Best of all, MIDI-enabled products are often designed for super easy set-up because of how complex the routing and signal can be. It’s important to remember that MIDI for guitar is oftentimes used to assign control to different parameters of our sound, rather than create, synthesize or replace sounds entirely.

Neural DSP Quad Cortex
Image: Neural DSP

What does MIDI have to do with guitar?

One of the most popular uses of MIDI in guitar playing is via MIDI switchers that are used to toggle patches or presets on and off, oftentimes with the ability to do multiple effects at once. These switchers work for both amplifier modelling units or analogue equipment. MIDI expression pedals offer the same results, but with more scope for adjustment because of how they allow for subtle adjustments between either ‘on’ or ‘off’. MIDI Expression pedals can be used to control more than just increases in volume of an effect, but can control the time or tone of a delay, how much grit of a saturation pedal is blended in or the mix of a modulation pedal. MIDI for guitar doesn’t affect your playing so much as it removes some of the manual work around switching sounds, while also enabling you to expressively adjust elements for a unique, live performance.

XTMpro-R MIDI Switcher
XTMpro-R MIDI Switcher

What does MIDI do that analogue signals can’t?

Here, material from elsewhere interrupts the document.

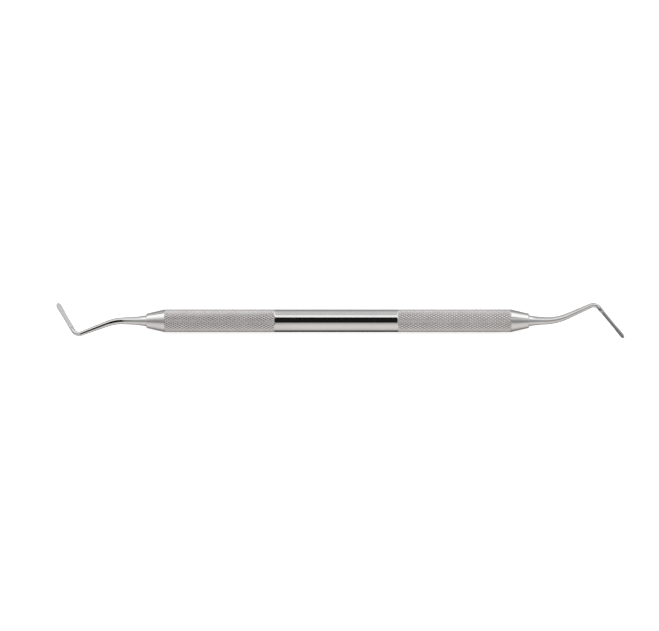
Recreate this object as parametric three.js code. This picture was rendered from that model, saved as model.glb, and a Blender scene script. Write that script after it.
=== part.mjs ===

Analogue pedals can still be routed into MIDI switching systems, bringing the on and off switches to a more convenient location. Your tone still runs through the analogue circuitry of your pedals and amps, but the switching is done via MIDI without any interference to the sound of the pedals themselves. What’s more, analogue sounding pedals with digital circuitry are increasingly popular and the parameters for control are improving all the time.

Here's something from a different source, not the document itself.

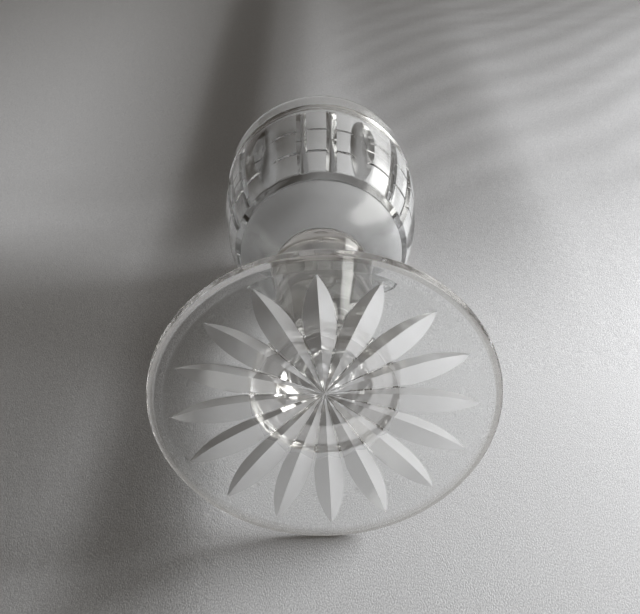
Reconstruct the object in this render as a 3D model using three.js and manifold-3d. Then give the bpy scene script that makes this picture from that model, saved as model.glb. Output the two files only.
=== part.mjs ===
// Cut-glass wine goblet, standing upright on its foot. Millimetres, +Z up, axis on the Z line.
// Four gathers of clear glass, fused one on top of the other: foot, collar, stem and bowl.
// The cuts are made as on the real glass, by taking tools away from the finished blanks.
import * as THREE from 'three';
import { mergeVertices } from 'three/addons/utils/BufferGeometryUtils.js';
import Module from 'manifold-3d';

const wasm = await Module();
wasm.setup();

// Heights of the fused faces and of the lip, above the table
const COLLAR_BASE_Z = 6.2;
const COLLAR_TOP_Z = 10.4;
const BOWL_BASE_Z = 59.4;
const LIP_Z = 115;

// Radii that neighbouring gathers share
const COLLAR_RADIUS = 15.2;
const STEM_ROOT = 10.7;
const STEM_TOP = 9.6;

// Dish under the foot, inside the ring that it rests on
const REST_INNER = 31.6;
const DISH_HEIGHT = 4.2;
const DISH_POWER = 1.25;
const DISH_STEPS = 5;

// Outer profile of the foot, [radius, height], from the rest ring round the rim and up to the collar
const FOOT_OUTSIDE = [
  [33.4, 0],
  [34.4, 0.3],
  [35, 1.1],
  [34.6, 1.8],
  [33.6, 2.1],
  [27, 3.35],
  [20, 4.9],
  [15.8, 5.9],
  [COLLAR_RADIUS, COLLAR_BASE_Z],
];

// Star under the foot. Each ray is a V-shaped valley, deepest part of the way out, with a pointed tip
const STAR_RAYS = 16;
const STAR_TURN = -1.8;
const STAR_TIP = 30.6;
const STAR_OUTSIDE = 32.5;
const STAR_DEPTH = 1.7;
const STAR_DEEPEST = 19;
const STAR_INNER_SHARE = 0.3;
const STAR_FULLNESS = 2.4;
const STAR_SLOPE = 29;
const STAR_STEPS = 16;
const STAR_CENTRE = [[-0.4, 5.5], [3, 5.45]];
const STAR_LEVELS = [8, 13, 16, STAR_DEEPEST, 22, 25, 28, STAR_TIP, STAR_OUTSIDE];

// Profile of the collar, from the foot up to its flat top
const COLLAR_SIDE = [
  [COLLAR_RADIUS, COLLAR_BASE_Z],
  [COLLAR_RADIUS + 0.15, COLLAR_BASE_Z + 0.9],
  [COLLAR_RADIUS + 0.15, COLLAR_TOP_Z - 1.4],
  [COLLAR_RADIUS - 0.3, COLLAR_TOP_Z - 0.4],
  [COLLAR_RADIUS - 1.2, COLLAR_TOP_Z],
];

// Profile of the stem, from the collar to the bowl, with its waist at 21 mm and its shoulder at 56.2 mm
const STEM_SIDE = [
  [STEM_ROOT, COLLAR_TOP_Z],
  [8.4, 14.4],
  [7.6, 21],
  [8.4, 32],
  [10.3, 44.5],
  [12, 52.5],
  [12.4, 56.2],
  [11.5, 58.6],
  [STEM_TOP, BOWL_BASE_Z],
];

// Profiles of the bowl: outside from the stem to the lip ring, round the lip, and inside down to the bottom
const LIP_RADIUS = 27.7;
const LIP_ROUND = 0.8;
const BOWL_OUTSIDE = [
  [STEM_TOP, BOWL_BASE_Z],
  [13.6, 60.1],
  [18.9, 62.9],
  [21.9, 66.7],
  [23.9, 71.6],
  [25.6, 79],
  [27.1, 89.5],
  [LIP_RADIUS, 101],
];
const LIP_EDGE = [
  [LIP_RADIUS, LIP_Z - LIP_ROUND],
  [LIP_RADIUS - 0.4, LIP_Z - 0.2],
  [LIP_RADIUS - 1, LIP_Z],
  [LIP_RADIUS - 1.6, LIP_Z - 0.2],
  [LIP_RADIUS - 2, LIP_Z - LIP_ROUND],
];
const BOWL_INSIDE = [
  [25.1, 104],
  [24.3, 95],
  [23.6, 87],
  [22.5, 80],
  [20.7, 74],
  [17.6, 69.2],
  [13, 66.1],
  [7, 64.7],
  [0, 64.4],
];

// Rings cut right round the bowl: V-shaped border and grid lines, and a shallow hollow below the lip
const RINGS = [
  { z: 66.8, width: 2.6, depth: 0.85 },
  { z: 76.3, width: 1, depth: 0.4 },
  { z: 87.5, width: 1, depth: 0.4 },
];
const LIP_RING = { z: 103, width: 6, depth: 0.8, steps: 4 };
const RING_MARGIN = 0.5;

// Six grid panels, each with a pair of upright mitres, and a flute between each two panels.
// FLUTE_TURN is how far the flutes stand off the middle between two panels
const PANELS = 6;
const PANEL_TURN = -1.3;
const MITRE_OFFSET = 8.8;
const MITRE_REACH = [68.2, 100.6];
const MITRE_DEPTH = 0.85;
const MITRE_HALF_WIDTH = 1.4;
const MITRE_LEVELS = 5;
const MITRE_STEPS = 8;
const FLUTE_TURN = -2.2;
const FLUTE_REACH = [67.2, 98];
const FLUTE_DEPTH = 0.75;
const FLUTE_WHEEL = 13;
const FLUTE_TOOL_HALF = 6;
const FLUTE_ARC_STEPS = 10;
const FLUTE_STEPS = 14;
const FLUTE_SHARES = [-1.1, -1, -0.75, -0.5, -0.25, 0, 0.25, 0.5, 0.75, 1, 1.1];

// Cutting tools stand this far out of the glass
const TOOL_HEIGHT = 4;

const FOOT_SEGMENTS = 96;
const STEM_SEGMENTS = 60;
const BOWL_SEGMENTS = 72;
const WELD = 1e-4;

const radians = THREE.MathUtils.degToRad;

const glass = (name, colour) => new THREE.MeshStandardMaterial({
  name,
  color: new THREE.Color(colour),
  roughness: 0.05,
  metalness: 0,
});

// Evenly spread values from 0 to 1, both among them
const shares = (steps) => Array.from({ length: steps + 1 }, (_, i) => i / steps);

// Azimuths of cuts spread evenly round the goblet, in degrees
const turns = (count, first) => Array.from({ length: count }, (_, i) => first + i * 360 / count);

const curveThrough = (points) => new THREE.CatmullRomCurve3(
  points.map(([radius, height]) => new THREE.Vector3(radius, 0, height)),
);

// A smooth profile through [radius, height] points, sampled twice between each two of them
function smooth(points) {
  return curveThrough(points).getPoints(2 * (points.length - 1)).map((point) => [point.x, point.z]);
}

// A body turned about Z from [radius, height] points that start and end on the axis
function revolve(points, segments) {
  const profile = points.map(([radius, height]) => new THREE.Vector2(radius, height));
  return toSolid(new THREE.LatheGeometry(profile, segments).rotateX(Math.PI / 2));
}

function toSolid(geometry) {
  const bare = new THREE.BufferGeometry();
  bare.setAttribute('position', geometry.getAttribute('position'));
  if (geometry.index) bare.setIndex(geometry.index);
  const merged = mergeVertices(bare, WELD);
  return new wasm.Manifold(new wasm.Mesh({
    numProp: 3,
    vertProperties: new Float32Array(merged.getAttribute('position').array),
    triVerts: new Uint32Array(merged.index.array),
  }));
}

function toMesh(solid, name, material) {
  const { vertProperties, triVerts } = solid.getMesh();
  const geometry = new THREE.BufferGeometry();
  geometry.setAttribute('position', new THREE.BufferAttribute(new Float32Array(vertProperties), 3));
  geometry.setIndex(new THREE.BufferAttribute(new Uint32Array(triVerts), 1));
  geometry.computeVertexNormals();
  const mesh = new THREE.Mesh(geometry, material);
  mesh.name = name;
  return mesh;
}

// A cutting tool: a cross-section (x along the surface, y outwards, its edge at y = 0) swept along
// the valley line of the cut, given as [radius, height] points, then turned about the axis
function cutter(section, valley, steps, turn) {
  const tool = new THREE.ExtrudeGeometry(section, { steps, extrudePath: curveThrough(valley) });
  return toSolid(tool.rotateZ(radians(turn - 90)));
}

// V-shaped edge of a mitre wheel. spread is its half width per unit of depth
function mitreSection(spread) {
  const reach = TOOL_HEIGHT * spread;
  return new THREE.Shape([
    new THREE.Vector2(0, 0),
    new THREE.Vector2(reach, TOOL_HEIGHT),
    new THREE.Vector2(-reach, TOOL_HEIGHT),
  ]);
}

// Rounded edge of a flute wheel
function fluteSection() {
  const arc = shares(FLUTE_ARC_STEPS).map((share) => {
    const x = FLUTE_TOOL_HALF * (2 * share - 1);
    return new THREE.Vector2(x, FLUTE_WHEEL - Math.sqrt(FLUTE_WHEEL * FLUTE_WHEEL - x * x));
  });
  const top = [FLUTE_TOOL_HALF, -FLUTE_TOOL_HALF].map((x) => new THREE.Vector2(x, TOOL_HEIGHT));
  return new THREE.Shape([...arc, ...top]);
}

// Height of the dished underside of the foot
const dishZ = (radius) => DISH_HEIGHT * (1 - (radius / REST_INNER) ** DISH_POWER);

function footBlank() {
  const dish = shares(DISH_STEPS).map((share) => [REST_INNER * share, dishZ(REST_INNER * share)]);
  return revolve([...dish, ...FOOT_OUTSIDE, [0, COLLAR_BASE_Z]], FOOT_SEGMENTS);
}

// How far the valley of a ray lies above the dish
function rayDepth(radius) {
  if (radius < STAR_DEEPEST) return STAR_DEPTH * (1 - STAR_INNER_SHARE * (1 - radius / STAR_DEEPEST) ** 2);
  return STAR_DEPTH * (1 - ((radius - STAR_DEEPEST) / (STAR_TIP - STAR_DEEPEST)) ** STAR_FULLNESS);
}

function foot() {
  const valley = [...STAR_CENTRE, ...STAR_LEVELS.map((radius) => [radius, dishZ(radius) + rayDepth(radius)])];
  const section = mitreSection(1 / Math.tan(radians(STAR_SLOPE)));
  const rays = turns(STAR_RAYS, STAR_TURN).map((turn) => cutter(section, valley, STAR_STEPS, turn));
  return rays.reduce((solid, ray) => solid.subtract(ray), footBlank());
}

function collar() {
  return revolve([[0, COLLAR_BASE_Z], ...COLLAR_SIDE, [0, COLLAR_TOP_Z]], STEM_SEGMENTS);
}

function stem() {
  return revolve([[0, COLLAR_TOP_Z], ...smooth(STEM_SIDE), [0, BOWL_BASE_Z]], STEM_SEGMENTS);
}

const bowlOutside = smooth(BOWL_OUTSIDE);

// Radius of the uncut outside of the bowl at a height
function bowlRadius(height) {
  const above = bowlOutside.findIndex(([, z]) => z >= height);
  if (above < 1) return LIP_RADIUS;
  const [lowRadius, lowZ] = bowlOutside[above - 1];
  const [highRadius, highZ] = bowlOutside[above];
  return lowRadius + (highRadius - lowRadius) * (height - lowZ) / (highZ - lowZ);
}

// Profile points of one ring, a V pressed into the outside
function ringPoints({ z, width, depth }) {
  return [
    [bowlRadius(z - width / 2), z - width / 2],
    [bowlRadius(z) - depth, z],
    [bowlRadius(z + width / 2), z + width / 2],
  ];
}

// Profile points of the shallow hollow below the lip
function lipRingPoints({ z, width, depth, steps }) {
  return shares(steps).map((share) => [
    LIP_RADIUS - depth * (1 - (2 * share - 1) ** 2),
    z + (share - 0.5) * width,
  ]);
}

function bowlBlank() {
  const near = (ring, z) => Math.abs(z - ring.z) < ring.width / 2 + RING_MARGIN;
  const plain = bowlOutside.filter(([, z]) => ![...RINGS, LIP_RING].some((ring) => near(ring, z)));
  const outside = [...plain, ...RINGS.flatMap(ringPoints)].sort((a, b) => a[1] - b[1]);
  return revolve(
    [[0, BOWL_BASE_Z], ...outside, ...lipRingPoints(LIP_RING), ...LIP_EDGE, ...BOWL_INSIDE],
    BOWL_SEGMENTS,
  );
}

function mitres() {
  const [low, high] = MITRE_REACH;
  const levels = shares(MITRE_LEVELS).map((share) => low + share * (high - low));
  const valley = levels.map((z) => [bowlRadius(z) - MITRE_DEPTH, z]);
  const section = mitreSection(MITRE_HALF_WIDTH / MITRE_DEPTH);
  const pair = [PANEL_TURN - MITRE_OFFSET, PANEL_TURN + MITRE_OFFSET];
  const azimuths = pair.flatMap((first) => turns(PANELS, first));
  return azimuths.map((turn) => cutter(section, valley, MITRE_STEPS, turn));
}

// The flutes run out at both ends, blunt at the top and more pointed below
function flutes() {
  const [low, high] = FLUTE_REACH;
  const valley = FLUTE_SHARES.map((share) => {
    const z = (low + high) / 2 + share * (high - low) / 2;
    return [bowlRadius(z) - FLUTE_DEPTH * (1 - Math.abs(share) ** (share < 0 ? 2 : 3)), z];
  });
  const first = PANEL_TURN + 180 / PANELS + FLUTE_TURN;
  return turns(PANELS, first).map((turn) => cutter(fluteSection(), valley, FLUTE_STEPS, turn));
}

function bowl() {
  return [...mitres(), ...flutes()].reduce((solid, tool) => solid.subtract(tool), bowlBlank());
}

const group = new THREE.Group();
group.name = 'wine_goblet';
group.add(
  toMesh(foot(), 'foot', glass('foot_glass', '#dfe6e6')),
  toMesh(collar(), 'collar', glass('collar_glass', '#d3dcdc')),
  toMesh(stem(), 'stem', glass('stem_glass', '#dae2e2')),
  toMesh(bowl(), 'bowl', glass('bowl_glass', '#e4ebeb')),
);

export default group;
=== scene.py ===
"""Cut-glass wine goblet: foot, collar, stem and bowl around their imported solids, and a cloth stage."""
import math

import bpy
import numpy as np
from bpy.props import FloatProperty, FloatVectorProperty, PointerProperty
from mathutils import Matrix, Vector


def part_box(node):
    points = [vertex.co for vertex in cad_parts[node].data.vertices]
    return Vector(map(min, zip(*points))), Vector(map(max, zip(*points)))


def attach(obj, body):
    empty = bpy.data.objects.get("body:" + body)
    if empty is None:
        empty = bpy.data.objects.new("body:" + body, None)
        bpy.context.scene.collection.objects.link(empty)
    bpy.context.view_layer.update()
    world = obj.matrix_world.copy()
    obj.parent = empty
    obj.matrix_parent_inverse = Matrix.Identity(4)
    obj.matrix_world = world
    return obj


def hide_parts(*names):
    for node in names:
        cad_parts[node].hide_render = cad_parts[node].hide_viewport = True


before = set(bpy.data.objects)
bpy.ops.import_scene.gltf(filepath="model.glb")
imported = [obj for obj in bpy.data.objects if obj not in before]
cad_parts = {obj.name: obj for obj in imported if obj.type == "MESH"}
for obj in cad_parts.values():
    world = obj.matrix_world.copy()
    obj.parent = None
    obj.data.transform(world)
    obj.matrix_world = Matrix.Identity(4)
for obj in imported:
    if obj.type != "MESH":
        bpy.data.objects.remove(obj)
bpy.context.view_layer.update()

bl_info = {
    "name": "Cut-glass wine goblet",
    "version": (1, 0, 0),
    "blender": (4, 5, 0),
    "location": "3D View > Sidebar > Goblet",
    "description": "Makes the pieces of a cut-glass wine goblet, and the stage it lies on",
    "category": "Add Mesh",
}

MM = 0.001

# Heights in millimetres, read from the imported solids
COLLAR_BASE = round(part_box("collar")[0].z / MM, 3)
COLLAR_TOP = round(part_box("collar")[1].z / MM, 3)
BOWL_BASE = round(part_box("bowl")[0].z / MM, 3)
FOOT_RADIUS = round(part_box("foot")[1].x / MM, 3)

# Columns round every skin, the same on each piece so that neighbours meet point on point
AROUND = 288
# Points along the profiles
FINE_POINTS = 900
VALLEY_POINTS = 400
RIM_POINTS = 36
FOOT_TOP_POINTS = 50
COLLAR_POINTS = 36
STEM_POINTS = 110
INSIDE_POINTS = 80
# Neighbouring faces that turn more than this, in degrees, meet in a sharp edge
SHARP_FROM = 16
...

If you own a pedal with a USB connection, chances are your pedal board is ready to be integrated with MIDI whenever you are! Most modern digital pedals will have some MIDI integration available, which is fed by a ¼” jack somewhere on the pedal in the absence of a 5-pin MIDI jack or USB. In this case, you could use a MIDI expression pedal and assign the MIDI jack to control one part of your effect such as chorus depth or tremolo speed. The existing signal path is left unchanged, but with added control, so you’re not at risk of your tone morphing into some 8-bit, digitised MIDI beast!

The thing to remember is that not all pedals can send and receive MIDI for every variable, so if you want complete digital control over your tone at all times, a digital rig with an amp modeller can be a great solution.

Line 6 HX Stomp

What other ways do guitarists use MIDI?

Digital modelling is an increasingly popular method for writing, recording and performing music. Amplifier modelling and profilers produce sound by replicating the signal chain of an amplifier. We access digital modelling sounds, or patches, either in plugins in our DAW, or via specific modelling hardware.

These amplifier profiles are made of meticulously programmed digital code, the advantage being that generally, MIDI information can be inserted at any point in the signal chain, and therefore controlled. Pedalboards used to control these systems are often entirely MIDI, with footswitches toggling effects on and off and expression pedals being programmable to different variables, even available to different jobs on different patches. The patches simply understand the MIDI information telling them what to adjust and when to adjust it, based on your input, and the effects move and oscillate as subtly or aggressively as you’d like!

Neural DSP Quad Cortex Major Update
Image: Neural DSP

How can I incorporate MIDI into my own rig?

MIDI switchers are a great way to begin harnessing the power of MIDI if you’re a tone purist whose rig is purely analogue. Alternatively, you can check your existing pedals for USB connections or jack inputs labelled ‘MIDI’.

MIDI is a universal language that’s been adopted and integrated into an increasing number of musical equipment, and it doesn’t have to be strictly digital or electronic music, as MIDI information can be carried via a variety of mediums, and the information can be allocated to a variety of jobs. At its most basic level, MIDI can communicate simple on and off switches for our pedals. Taking it to another level, we can use MIDI to control and automate different parameters of our guitar pedals so we can focus on the playing and not spend our time dancing across our pedal board. MIDI frees up your feet for dancing – and isn’t that what music is all about?